Why Installation Determines Whether a Fire Rating Holds
A fire-rated access panel is not a standalone product -- it is a tested assembly. The fire resistance rating that appears on the certification label was achieved by a specific combination of panel, frame, seals, drywall type and thickness, framing configuration, and fastener pattern, all tested together under controlled conditions by an accredited laboratory. Change any one of those variables on site and the certification no longer applies, regardless of what the label says.
This is the point that causes the most expensive problems on commercial projects. A contractor installs what is clearly labeled as a 1-hour fire-rated access panel, uses a slightly different drywall specification than the tested assembly requires, skips the intumescent sealant step because it is not obvious in the generic installation notes, and delivers a wall that fails its fire resistance inspection. The panel is compliant. The installation is not.
At Zhejiang Shunshi Intelligent Technology Co., Ltd., our fire-rated panel documentation includes the complete tested assembly specification -- not just the panel's own data sheet -- because an installation that deviates from that specification is not a fire-rated installation, regardless of what materials were used. This guide covers what that specification requires and how to execute it correctly on site.
If you need to understand which materials qualify for fire ratings before getting to installation, see Fire-Rated Access Panel Materials: What Actually Qualifies? in Cluster 1. This article picks up where that one ends -- at the point where the correct panel has already been specified and the installation needs to deliver the rated performance.
The building inspector verifying a fire-rated wall does not care whether you believe the installation is compliant. They check whether the installed assembly matches the tested and certified specification. Every element -- drywall type, framing, seals, fasteners -- must be verifiable. This guide is structured around what an inspector will actually check.
Step 1 -- Verify the Assembly Specification Before Cutting Anything
The most consequential decision in a fire-rated access panel installation happens before the first cut is made: confirming that the panel certification matches the wall or ceiling assembly it will be installed into. This is not a formality. It is the technical foundation that everything else depends on.

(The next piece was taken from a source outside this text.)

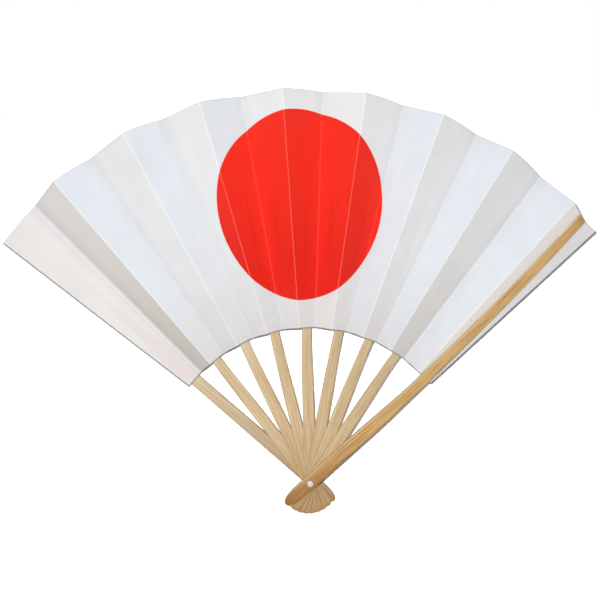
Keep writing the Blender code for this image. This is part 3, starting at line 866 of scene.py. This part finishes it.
def makeBamboo(name, look):
    # bamboo wood: straight pale fibres with thin darker bundles that run the whole length, never a wood figure
    material, tree = newMaterial(name)
    grain = addNode(tree, "UVMap", {"uv_map": "grain"})
    noises = {}
    for pattern, (wide, long, detail, rough) in {"fine": look["fine"], **grainNoise}.items():
        place = addNode(tree, "Mapping", {"Scale": (1 / wide, 1 / long, 1)}, {0: grain})
        noises[pattern] = addNode(tree, "TexNoise", {"Scale": 1.0, "Detail": detail, "Roughness": rough},
                                  {"Vector": place})
    toned = addNode(tree, "MapRange", {"From": (0.3, 0.7)}, {"Value": noises["broad"]})
    lined = addNode(tree, "MapRange", {"From": (0.42, 0.64), "To": (0, look["fineShare"])},
                    {"Value": noises["fine"]})
    bundled = addNode(tree, "MapRange", {"From": (0.57, 0.68), "To": (0, look["bundles"])},
                      {"Value": noises["bundle"]})
    # darker towards the tail; along the left edge painted shade on the ribs, a pale strip of cut wood and painted
    # highlight on the guard; painted shade along the right edge, least at the tail
    own = addNode(tree, "UVMap", {"uv_map": "span"})
    aside, along = addNode(tree, "SeparateXYZ", None, {0: own}).outputs[:2]
    half = look["half"]
    # darker towards the tail
    darkerTail = addNode(tree, "MapRange", {"From": (stickReaches["from"], look["handledTo"]), "To": (1, 0)},
                      {"Value": along})
    # painted shade along the ribs' left edge; on the guard a pale strip, partly its cut wood and partly painted
    # highlight
    atLeft = addNode(tree, "MapRange",
                     {**smooth, "From": (-half, look["leftWidth"] - half), "To": (look["leftEdge"], 0)},
                     {"Value": aside})
    atRight = addNode(tree, "MapRange",
                      {**smooth, "From": (half - look["rightWidth"], half), "To": (0, look["rightEdge"])},
                      {"Value": aside})
    pastRivet = addNode(tree, "MapRange",
                        {**smooth, "From": stickReaches["scorch"], "To": (stickReaches["edgeShadeLeast"], 1)},
                        {"Value": along})
    rightEdgeShade = addNode(tree, "Math", {"operation": "MULTIPLY"}, {0: atRight, 1: pastRivet})
    atTip = addNode(tree, "MapRange", {**smooth, "From": singe["reach"], "To": (0, singe["share"])},
                    {"Value": along})
    colour = addNode(tree, "Mix", {**blended, 6: look["light"], 7: look["warm"]}, {0: toned})
    for tone, depth, way in (
        (look["line"], lined, blended), (look["bundle"], bundled, blended), (look["worn"], darkerTail, stained),
        (look["leftTone"], atLeft, blended), (look["scorch"], rightEdgeShade, blended), (singe["tone"], atTip, blended),
    ):
        colour = addNode(tree, "Mix", {**way, 7: tone}, {0: depth, 6: colour})
    roughness = addNode(tree, "MapRange", {"To": (look["gloss"], look["gloss"] + 0.15)},
                        {"Value": noises["fine"]})
    bump = addNode(tree, "Bump", {"Strength": 0.5, "Distance": 0.00006}, {"Height": noises["fine"]})
    shader = addNode(tree, "BsdfPrincipled", {"IOR": 1.5},
                     {"Base Color": colour, "Roughness": roughness, "Normal": bump})
    addNode(tree, "OutputMaterial", None, {"Surface": shader})
    return material


bambooLooks = {
    "planedBamboo": {
        "light": "#F3DFBA", "warm": "#EBD2A8", "line": "#CFB082", "bundle": "#DFB16E", "worn": "#D3C0A2",
        "leftTone": "#9C8763", "scorch": "#5C4A30", "fine": (0.0011, 0.030, 3.0, 0.6), "fineShare": 0.65,
        "bundles": 0.45, "gloss": 0.5, "half": 0.0041, "handledTo": 0.10, "leftEdge": 0.45, "leftWidth": 0.0006,
        "rightEdge": 0.85, "rightWidth": 0.0008,
    },
    "smokedBambooSkin": {
        "light": "#F3C985", "warm": "#EBBB75", "line": "#B37835", "bundle": "#F9DCAC", "worn": "#B99E66",
        "leftTone": "#E3CBA4", "scorch": "#4A2F14", "fine": (0.0012, 0.030, 3.0, 0.6), "fineShare": 0.6,
        "bundles": 0.45, "gloss": 0.48, "half": 0.0048, "handledTo": 0.085, "leftEdge": 0.6, "leftWidth": 0.0019,
        "rightEdge": 1.0, "rightWidth": 0.0011,
    },
}
bambooLooks["planedBambooGuard"] = dict(bambooLooks["planedBamboo"], light="#E3CFAF", warm="#DAC39E",
                                        line="#C1A47B", bundle="#D2A86C", half=0.0043)
bamboo = {name: makeBamboo(name, look) for name, look in bambooLooks.items()}
# the finish of a stick and of its outer face, where they aren't plain planed bamboo
stickFaces = {0: ("planedBambooGuard", "planedBambooGuard"), frontStick: ("planedBamboo", "smokedBambooSkin")}
sticks = [makeStick("rearGuard", 0, seats["rearGuard"], 1, level=True)]
firstRib = makeStick("ribStick1", 1, seats["firstRib"], -1)
for stick in range(1, frontStick):
    rib = firstRib
    if stick > 1:
        makeActive(firstRib)
        bpy.ops.object.duplicate(linked=False)
        rib = bpy.context.object
        rib.name = rib.data.name = f"ribStick{stick}"
        rib.location.z = fan["pitch"] * (stick - 1)
        for corner in rib.data.uv_layers["grain"].data:
            corner.uv += culm * (stick - 1)
    sticks.append(rib)
sticks.append(makeStick("frontGuard", frontStick, seats["frontGuard"], 1, bow=1))
for stick, piece in enumerate(sticks):
    swingStick(piece, stick)
    for slot, name in enumerate(stickFaces.get(stick, ("planedBamboo", "planedBamboo"))):
        piece.data.materials[slot] = bamboo[name]
    body = stickBody(stick)
    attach(piece, body)
    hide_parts(body)
print("sticks made:", len(sticks))

# Rivet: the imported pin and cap, in moulded white plastic
rivet = {"colour": "#E6E5E2", "shade": "#D8D6D1", "mottle": 0.0015}


def makePlastic(name, look):
    # injection-moulded nylon: a soft even gloss over a slightly milky white
    material, tree = newMaterial(name)
    place = addNode(tree, "TexCoord").outputs["Object"]
    placed = addNode(tree, "Mapping", {"Scale": (1 / look["mottle"],) * 3}, {0: place})
    mottle = addNode(tree, "TexNoise", {"Scale": 1.0, "Detail": 2.0}, {"Vector": placed})
    colour = addNode(tree, "Mix", {**blended, 6: look["colour"], 7: look["shade"]}, {0: mottle})
    roughness = addNode(tree, "MapRange", {"To": (0.4, 0.5)}, {"Value": mottle})
    bump = addNode(tree, "Bump", {"Strength": 0.15, "Distance": 0.00005}, {"Height": mottle})
    shader = addNode(tree, "BsdfPrincipled", {"IOR": 1.53},
                     {"Base Color": colour, "Roughness": roughness, "Normal": bump})
    addNode(tree, "OutputMaterial", None, {"Surface": shader})
    return material


whiteNylon = makePlastic("whiteNylon", rivet)
for node in ("rivet_pin", "rivet_cap"):
    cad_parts[node].data.materials.clear()
    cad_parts[node].data.materials.append(whiteNylon)
print("rivet finished")

deselectAll()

What to Confirm from the Building Plans
Locate the fire resistance rating of the specific wall or ceiling assembly on the structural or architectural drawings. This will be expressed as a time value -- 30 minutes, 60 minutes (1 hour), 90 minutes, or 120 minutes (2 hours). In most markets this is indicated on the floor plan with a wall type designation that cross-references a detail drawing or specification schedule.
The access panel's fire rating must equal or exceed this value. A 1-hour rated panel cannot be installed in a 2-hour rated wall. This seems obvious, but substitution errors occur regularly on projects where panel selection is delegated to subcontractors who are not reading the structural drawings.

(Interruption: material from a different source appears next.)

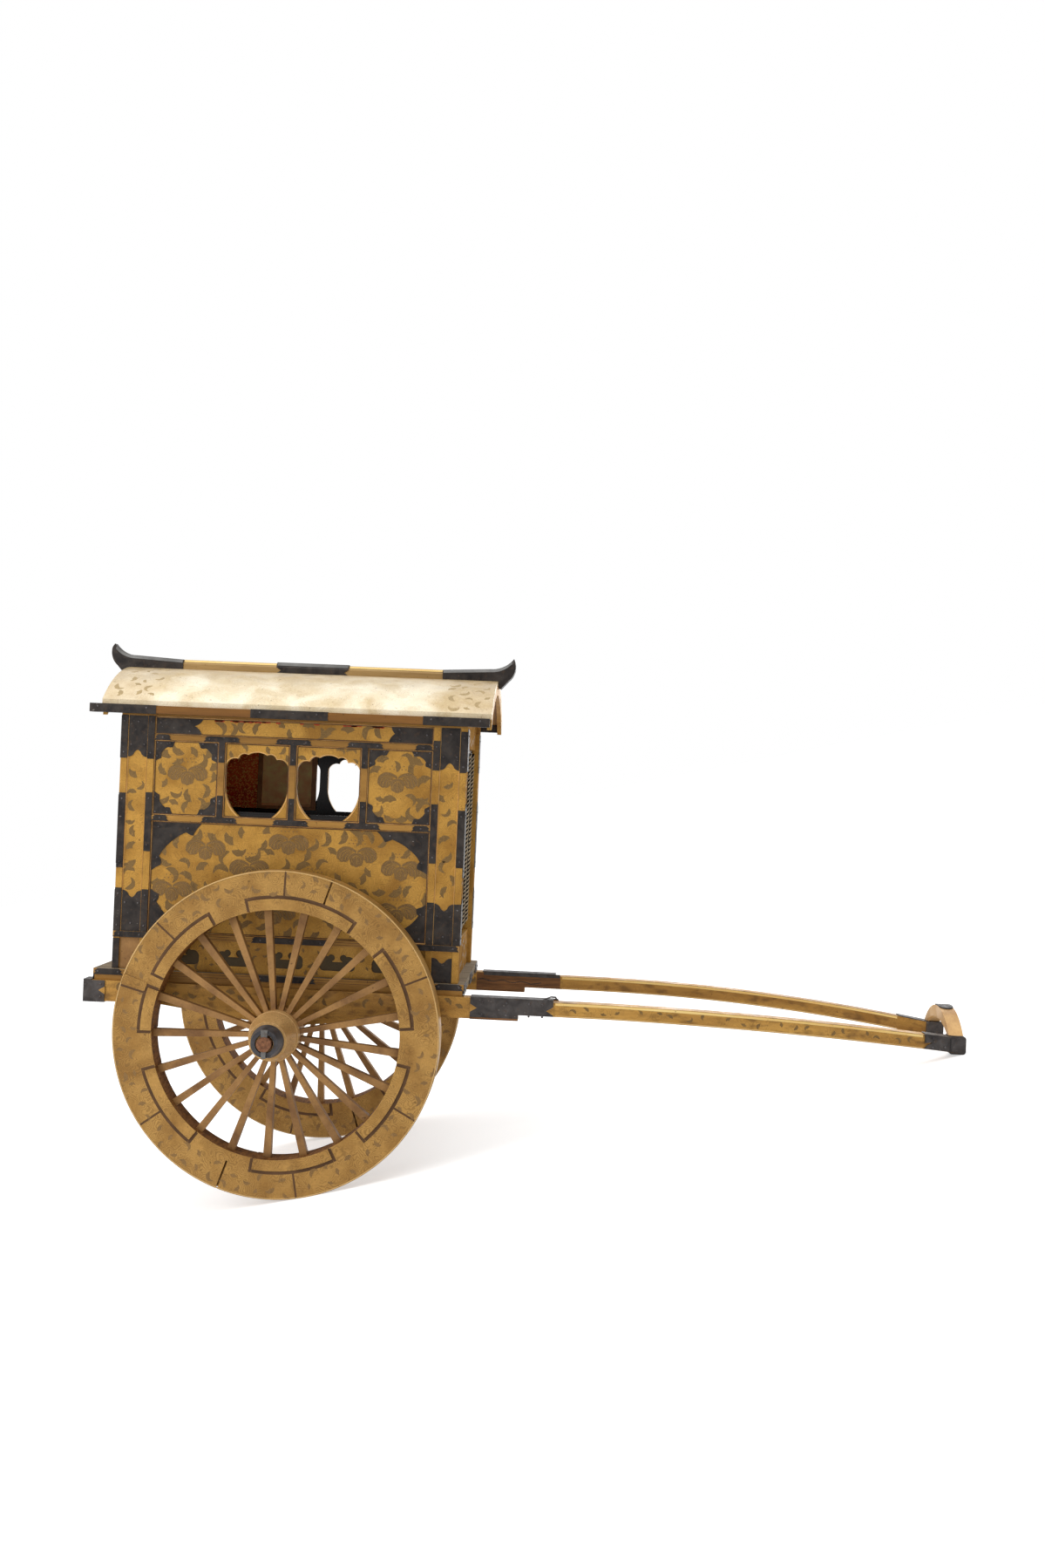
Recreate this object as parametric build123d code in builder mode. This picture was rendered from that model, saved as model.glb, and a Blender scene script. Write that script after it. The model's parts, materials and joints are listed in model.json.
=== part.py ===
from build123d import *
import os
from math import asin, atan2, cos, degrees, hypot, sin

# Display model of a two-wheeled ox-drawn court carriage: a boxed cabin under a bowed roof, on two
# large spoked wheels, with long shafts that curve together to a bowed yoke.
# Millimetres. In the carriage's own frame X runs forward along the shafts, Y to the left and
# Z up from the tread of the wheels, with the axle at X = 0. Heights are stacked from the axle and
# widths from the cabin. The whole carriage is then pitched about its axle until the tips of the
# shafts stand on the floor, as it parks without an ox.

# Wheels
WHEEL_R = 121.0
RIM_DEPTH = 29.2
RIM_WIDTH = 17.0
WHEEL_GAP = 6.0
SMALL_FELLOE_DEPTH = 8.2
SMALL_FELLOE_PROUD = 0.8
SMALL_FELLOE_GROOVE = 0.9
FELLOE_JOINT_WIDTH = 1.0
FELLOE_JOINT_DEPTH = 0.9
OPEN_JOINT_WIDTH = 1.5
OPEN_JOINT_DEPTH = 5.0
SPOKE_COUNT = 21
SPOKE_RIM_WIDTH = 5.6
SPOKE_HUB_WIDTH = 3.4
SPOKE_DEPTH = 6.0
SPOKE_DISH = 5.0
SPOKE_FIRST_ANGLE = 6.4
SPOKE_TENON = 1.5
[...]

What to Confirm from the Panel Certification Documentation
Request the full certification documentation from your supplier -- not just the product data sheet. The certification document for a fire-rated panel will specify:
- The rating value -- the tested time in minutes or hours
- The testing standard -- for example, ASTM E119 (North America), EN 1634-1 (Europe), AS 1530.4 (Australia and New Zealand), or BS 476 Part 22 (UK)
- The tested assembly -- the exact wall construction in which the panel was tested, including stud type and spacing, drywall type, number of drywall layers and their thickness, and any insulation present
- The intumescent seal specification -- the specific sealant product or gasket type required, and its application location and dimensions
- The fastener specification -- screw type, length, and spacing pattern for frame anchoring
If your supplier cannot produce documentation that contains all of these elements, the panel does not have a certifiable fire rating for project use. A product described as "fire resistant" without a specific tested assembly certification is not a fire-rated panel under any major building code.
Ordering fire-rated panels based on a product listing or a supplier's verbal assurance of compliance, without obtaining and reviewing the actual certification documents before committing to a bulk order. On large commercial projects, discovering a documentation gap after panels are on site is expensive. Require the complete certification package as a condition of the purchase order, not as a follow-up item.
Confirming Market-Specific Standards
Fire testing standards vary by market and are not interchangeable. A panel certified to ASTM E119 under UL 263 is certified for North American projects. That certification does not satisfy EN 1634-1 requirements for European projects, even if the physical performance at the same time interval is comparable. If your project spans multiple markets or if your client's specification references a particular standard, the panel certification must reference the same standard explicitly.
The key standards by market are covered in the Fire-Rated Materials guide. For installation purposes, the critical point is to have the certification document in hand, confirm the standard matches your project requirement, and confirm the tested assembly matches your actual wall construction before any cutting begins.